There has to be such a thing as truth, else how could YHVH condemn people to judgment and death for going against it?
“YHVH, YHVH, the compassionate and gracious God, slow to anger, abounding in love and faithfulness, maintaining love to thousands, and forgiving wickedness, rebellion and sin. Yet he does not leave the guilty unpunished; he punishes the children and their children for the sin of the parents to the third and fourth generation” (Exodus 34:6-7).
His very nature is justice and mercy, so to make a command to rest on a certain day or to take leaven out of our homes for a week — and then not make it exceedingly plain when those dates are, would be against His character and make Him not God.
And if love is the most important thing, we should not be so afraid to speak up about such things.
“Son of man, I have made you a watchman for the house of Israel; therefore hear a word from My mouth, and give them warning from Me: When I say to the wicked, ‘You shall surely die,’ and you give him no warning, nor speak to warn the wicked from his wicked way, to save his life, that same wicked man shall die in his iniquity; but his blood I will require at your hand.
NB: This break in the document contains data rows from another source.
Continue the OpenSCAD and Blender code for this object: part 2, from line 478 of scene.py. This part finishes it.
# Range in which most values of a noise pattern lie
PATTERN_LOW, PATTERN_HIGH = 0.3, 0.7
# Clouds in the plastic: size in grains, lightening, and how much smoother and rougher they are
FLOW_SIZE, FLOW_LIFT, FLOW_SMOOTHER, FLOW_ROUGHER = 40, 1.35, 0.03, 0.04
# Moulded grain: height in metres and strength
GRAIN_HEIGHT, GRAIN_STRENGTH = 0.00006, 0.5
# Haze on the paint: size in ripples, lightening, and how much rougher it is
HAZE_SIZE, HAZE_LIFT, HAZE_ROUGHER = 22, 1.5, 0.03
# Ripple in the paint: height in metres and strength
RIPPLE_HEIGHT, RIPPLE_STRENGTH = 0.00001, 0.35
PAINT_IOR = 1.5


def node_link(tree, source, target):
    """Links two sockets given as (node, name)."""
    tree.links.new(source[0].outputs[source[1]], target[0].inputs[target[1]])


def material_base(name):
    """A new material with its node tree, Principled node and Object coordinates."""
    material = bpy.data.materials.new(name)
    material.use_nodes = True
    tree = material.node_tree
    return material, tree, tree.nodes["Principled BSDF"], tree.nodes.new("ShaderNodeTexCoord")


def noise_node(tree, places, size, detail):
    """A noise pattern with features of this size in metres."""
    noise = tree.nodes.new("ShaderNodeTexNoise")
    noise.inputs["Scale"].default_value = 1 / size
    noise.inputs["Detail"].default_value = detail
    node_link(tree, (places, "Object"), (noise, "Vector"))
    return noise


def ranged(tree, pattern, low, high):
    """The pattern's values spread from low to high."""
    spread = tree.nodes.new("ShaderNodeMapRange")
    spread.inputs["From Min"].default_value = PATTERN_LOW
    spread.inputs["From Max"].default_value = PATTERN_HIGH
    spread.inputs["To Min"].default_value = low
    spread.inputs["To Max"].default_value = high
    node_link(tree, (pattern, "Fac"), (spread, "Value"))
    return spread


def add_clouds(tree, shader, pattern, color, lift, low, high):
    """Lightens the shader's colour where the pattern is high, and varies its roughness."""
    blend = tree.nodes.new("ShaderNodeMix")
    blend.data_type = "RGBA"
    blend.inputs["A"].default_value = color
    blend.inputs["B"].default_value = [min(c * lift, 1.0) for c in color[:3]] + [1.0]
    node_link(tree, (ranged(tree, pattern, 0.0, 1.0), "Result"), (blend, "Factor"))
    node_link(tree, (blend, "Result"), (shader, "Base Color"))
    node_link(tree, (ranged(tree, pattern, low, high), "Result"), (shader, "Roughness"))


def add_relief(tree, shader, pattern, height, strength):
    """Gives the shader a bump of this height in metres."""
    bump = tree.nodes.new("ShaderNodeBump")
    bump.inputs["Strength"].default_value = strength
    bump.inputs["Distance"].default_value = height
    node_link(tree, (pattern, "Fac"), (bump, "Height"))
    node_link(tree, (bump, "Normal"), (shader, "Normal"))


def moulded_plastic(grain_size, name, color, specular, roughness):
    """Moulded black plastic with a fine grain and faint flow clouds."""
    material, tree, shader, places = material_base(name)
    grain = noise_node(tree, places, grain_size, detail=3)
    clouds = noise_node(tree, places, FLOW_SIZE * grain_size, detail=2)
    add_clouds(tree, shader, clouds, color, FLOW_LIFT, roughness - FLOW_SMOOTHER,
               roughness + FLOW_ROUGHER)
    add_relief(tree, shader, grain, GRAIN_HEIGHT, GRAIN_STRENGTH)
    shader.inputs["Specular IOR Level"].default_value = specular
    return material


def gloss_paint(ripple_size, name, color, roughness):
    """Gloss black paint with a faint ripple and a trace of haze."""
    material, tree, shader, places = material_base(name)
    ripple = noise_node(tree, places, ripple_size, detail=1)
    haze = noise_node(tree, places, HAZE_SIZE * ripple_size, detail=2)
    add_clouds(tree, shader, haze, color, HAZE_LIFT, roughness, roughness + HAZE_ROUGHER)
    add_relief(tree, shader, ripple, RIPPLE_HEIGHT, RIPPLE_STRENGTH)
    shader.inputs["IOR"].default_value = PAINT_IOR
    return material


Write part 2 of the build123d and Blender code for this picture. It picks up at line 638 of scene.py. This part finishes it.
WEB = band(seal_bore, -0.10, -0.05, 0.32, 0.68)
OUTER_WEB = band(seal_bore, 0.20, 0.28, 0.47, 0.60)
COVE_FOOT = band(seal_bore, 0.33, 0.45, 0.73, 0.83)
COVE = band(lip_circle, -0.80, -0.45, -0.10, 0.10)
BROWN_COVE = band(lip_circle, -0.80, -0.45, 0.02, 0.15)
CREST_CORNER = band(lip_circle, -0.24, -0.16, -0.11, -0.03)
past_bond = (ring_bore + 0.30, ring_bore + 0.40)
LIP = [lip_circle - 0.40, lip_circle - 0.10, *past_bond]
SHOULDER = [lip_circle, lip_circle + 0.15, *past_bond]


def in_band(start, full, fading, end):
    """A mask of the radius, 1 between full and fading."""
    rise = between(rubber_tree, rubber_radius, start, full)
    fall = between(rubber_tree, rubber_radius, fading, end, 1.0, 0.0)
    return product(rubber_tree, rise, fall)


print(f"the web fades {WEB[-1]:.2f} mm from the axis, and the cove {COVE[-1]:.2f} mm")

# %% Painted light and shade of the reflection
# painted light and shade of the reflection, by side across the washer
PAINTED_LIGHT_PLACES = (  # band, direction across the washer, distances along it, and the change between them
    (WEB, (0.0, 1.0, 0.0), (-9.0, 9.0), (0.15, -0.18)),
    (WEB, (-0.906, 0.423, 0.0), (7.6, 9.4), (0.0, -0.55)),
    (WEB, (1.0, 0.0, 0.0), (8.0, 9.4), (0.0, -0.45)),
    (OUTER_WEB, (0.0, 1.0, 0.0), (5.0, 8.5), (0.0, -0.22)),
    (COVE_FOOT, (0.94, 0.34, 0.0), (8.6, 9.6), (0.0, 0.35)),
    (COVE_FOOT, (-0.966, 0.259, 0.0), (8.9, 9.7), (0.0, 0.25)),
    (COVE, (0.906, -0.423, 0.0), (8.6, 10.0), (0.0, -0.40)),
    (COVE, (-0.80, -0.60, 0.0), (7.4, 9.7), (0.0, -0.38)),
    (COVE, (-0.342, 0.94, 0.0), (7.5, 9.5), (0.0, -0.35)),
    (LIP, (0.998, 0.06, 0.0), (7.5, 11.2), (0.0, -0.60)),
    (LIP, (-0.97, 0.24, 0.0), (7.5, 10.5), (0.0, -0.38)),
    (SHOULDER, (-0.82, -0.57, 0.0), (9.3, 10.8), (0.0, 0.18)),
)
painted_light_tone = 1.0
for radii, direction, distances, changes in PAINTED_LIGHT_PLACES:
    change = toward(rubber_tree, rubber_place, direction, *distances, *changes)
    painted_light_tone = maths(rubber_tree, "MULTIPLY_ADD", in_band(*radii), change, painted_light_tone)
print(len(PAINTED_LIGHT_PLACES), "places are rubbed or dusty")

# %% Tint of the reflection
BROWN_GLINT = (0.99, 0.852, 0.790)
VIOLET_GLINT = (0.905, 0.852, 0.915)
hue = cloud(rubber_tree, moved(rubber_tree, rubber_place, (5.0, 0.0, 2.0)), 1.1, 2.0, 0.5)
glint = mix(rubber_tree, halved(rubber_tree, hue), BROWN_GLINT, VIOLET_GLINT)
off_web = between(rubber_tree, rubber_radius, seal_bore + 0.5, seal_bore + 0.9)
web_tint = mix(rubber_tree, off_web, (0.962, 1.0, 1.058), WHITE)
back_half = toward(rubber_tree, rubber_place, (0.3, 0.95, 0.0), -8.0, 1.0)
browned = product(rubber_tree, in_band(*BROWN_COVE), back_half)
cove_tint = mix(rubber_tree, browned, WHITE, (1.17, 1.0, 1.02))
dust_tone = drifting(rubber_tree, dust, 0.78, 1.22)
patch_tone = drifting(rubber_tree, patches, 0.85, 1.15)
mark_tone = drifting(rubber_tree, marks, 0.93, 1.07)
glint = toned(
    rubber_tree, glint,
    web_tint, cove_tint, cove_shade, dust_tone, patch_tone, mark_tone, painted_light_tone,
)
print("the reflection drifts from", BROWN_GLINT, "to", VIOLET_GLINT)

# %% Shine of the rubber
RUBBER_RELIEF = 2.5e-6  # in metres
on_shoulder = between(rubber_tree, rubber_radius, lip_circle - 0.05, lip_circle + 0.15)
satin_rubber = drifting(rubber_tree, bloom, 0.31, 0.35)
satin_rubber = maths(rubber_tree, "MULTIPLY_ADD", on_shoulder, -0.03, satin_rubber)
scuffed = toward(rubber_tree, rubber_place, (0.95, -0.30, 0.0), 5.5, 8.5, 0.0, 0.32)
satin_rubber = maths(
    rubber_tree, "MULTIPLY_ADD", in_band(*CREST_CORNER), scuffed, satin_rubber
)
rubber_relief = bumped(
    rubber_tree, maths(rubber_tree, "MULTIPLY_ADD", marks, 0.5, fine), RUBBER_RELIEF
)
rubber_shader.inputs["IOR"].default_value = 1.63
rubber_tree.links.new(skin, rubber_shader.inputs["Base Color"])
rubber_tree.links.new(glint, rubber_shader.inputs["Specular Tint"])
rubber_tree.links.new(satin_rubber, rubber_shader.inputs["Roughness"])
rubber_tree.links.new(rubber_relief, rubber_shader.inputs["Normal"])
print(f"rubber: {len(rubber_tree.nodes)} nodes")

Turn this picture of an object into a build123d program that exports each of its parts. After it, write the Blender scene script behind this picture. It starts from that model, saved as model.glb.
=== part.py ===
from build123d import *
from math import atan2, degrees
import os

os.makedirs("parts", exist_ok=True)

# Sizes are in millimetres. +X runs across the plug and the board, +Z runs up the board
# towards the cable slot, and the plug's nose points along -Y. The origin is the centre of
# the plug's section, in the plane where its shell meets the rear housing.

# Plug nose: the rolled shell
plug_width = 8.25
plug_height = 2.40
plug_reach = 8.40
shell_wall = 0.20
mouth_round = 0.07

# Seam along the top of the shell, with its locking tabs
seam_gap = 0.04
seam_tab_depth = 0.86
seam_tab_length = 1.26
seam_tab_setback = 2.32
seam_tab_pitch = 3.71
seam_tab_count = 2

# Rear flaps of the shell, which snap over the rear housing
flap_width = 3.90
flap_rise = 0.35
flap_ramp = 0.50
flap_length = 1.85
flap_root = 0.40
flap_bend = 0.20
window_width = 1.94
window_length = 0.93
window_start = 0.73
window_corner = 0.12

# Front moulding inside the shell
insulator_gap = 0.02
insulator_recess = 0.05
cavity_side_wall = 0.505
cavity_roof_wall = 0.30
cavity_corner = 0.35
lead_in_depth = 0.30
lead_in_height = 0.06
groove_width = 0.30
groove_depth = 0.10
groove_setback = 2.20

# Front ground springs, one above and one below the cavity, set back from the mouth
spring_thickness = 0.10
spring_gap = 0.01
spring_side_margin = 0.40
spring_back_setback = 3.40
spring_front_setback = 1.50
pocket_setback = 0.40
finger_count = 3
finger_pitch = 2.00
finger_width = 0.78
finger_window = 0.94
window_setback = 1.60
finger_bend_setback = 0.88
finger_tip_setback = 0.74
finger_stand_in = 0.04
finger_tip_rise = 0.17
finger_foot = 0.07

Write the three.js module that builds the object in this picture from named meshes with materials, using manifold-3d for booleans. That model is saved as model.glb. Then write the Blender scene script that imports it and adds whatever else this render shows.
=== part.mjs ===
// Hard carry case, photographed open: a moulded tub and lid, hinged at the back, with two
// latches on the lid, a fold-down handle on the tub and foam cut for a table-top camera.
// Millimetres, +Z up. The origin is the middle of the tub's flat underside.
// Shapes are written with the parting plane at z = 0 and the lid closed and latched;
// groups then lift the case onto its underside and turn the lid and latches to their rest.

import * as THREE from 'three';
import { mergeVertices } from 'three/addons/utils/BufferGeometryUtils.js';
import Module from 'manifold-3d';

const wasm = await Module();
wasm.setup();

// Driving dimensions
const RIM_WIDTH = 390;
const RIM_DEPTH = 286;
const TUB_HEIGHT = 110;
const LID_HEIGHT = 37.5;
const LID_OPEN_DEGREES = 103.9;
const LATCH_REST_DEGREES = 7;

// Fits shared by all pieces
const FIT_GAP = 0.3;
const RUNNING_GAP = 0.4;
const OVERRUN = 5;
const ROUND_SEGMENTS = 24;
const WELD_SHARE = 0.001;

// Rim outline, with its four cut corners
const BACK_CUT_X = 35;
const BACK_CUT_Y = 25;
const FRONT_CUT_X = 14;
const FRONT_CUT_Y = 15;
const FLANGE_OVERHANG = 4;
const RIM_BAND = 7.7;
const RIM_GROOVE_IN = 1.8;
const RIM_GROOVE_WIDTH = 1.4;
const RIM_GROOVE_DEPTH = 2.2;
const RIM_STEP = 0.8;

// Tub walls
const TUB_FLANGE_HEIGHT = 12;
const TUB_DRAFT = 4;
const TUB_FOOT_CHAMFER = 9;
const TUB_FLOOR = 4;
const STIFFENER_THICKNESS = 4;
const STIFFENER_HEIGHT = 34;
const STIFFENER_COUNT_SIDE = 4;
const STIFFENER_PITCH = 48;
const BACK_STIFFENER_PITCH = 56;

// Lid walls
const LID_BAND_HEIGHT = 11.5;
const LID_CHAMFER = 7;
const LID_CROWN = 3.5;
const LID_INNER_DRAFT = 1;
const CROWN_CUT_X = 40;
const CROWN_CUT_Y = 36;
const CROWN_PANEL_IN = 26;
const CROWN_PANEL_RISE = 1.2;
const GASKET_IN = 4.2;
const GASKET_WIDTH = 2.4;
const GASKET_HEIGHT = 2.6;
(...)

Yet, if you warn the wicked, and he does not turn from his wickedness, nor from his wicked way, he shall die in his iniquity; but you have delivered your soul.
“Again, when a righteous man turns from his righteousness and commits iniquity, and I lay a stumbling block before him, he shall die; because you did not give him warning, he shall die in his sin, and his righteousness which he has done shall not be remembered; but his blood I will require at your hand. Nevertheless if you warn the righteous man that the righteous should not sin, and he does not sin, he shall surely live because he took warning; also you will have delivered your soul” (Ezekiel 3:17-21).
“You shall not hate your brother in your heart. You shall surely rebuke your neighbor, and not bear sin because of him” (Leviticus 19:17).
Heavy stuff today. Weighty things.
If you aren’t sure of truth, I urge you to seek it!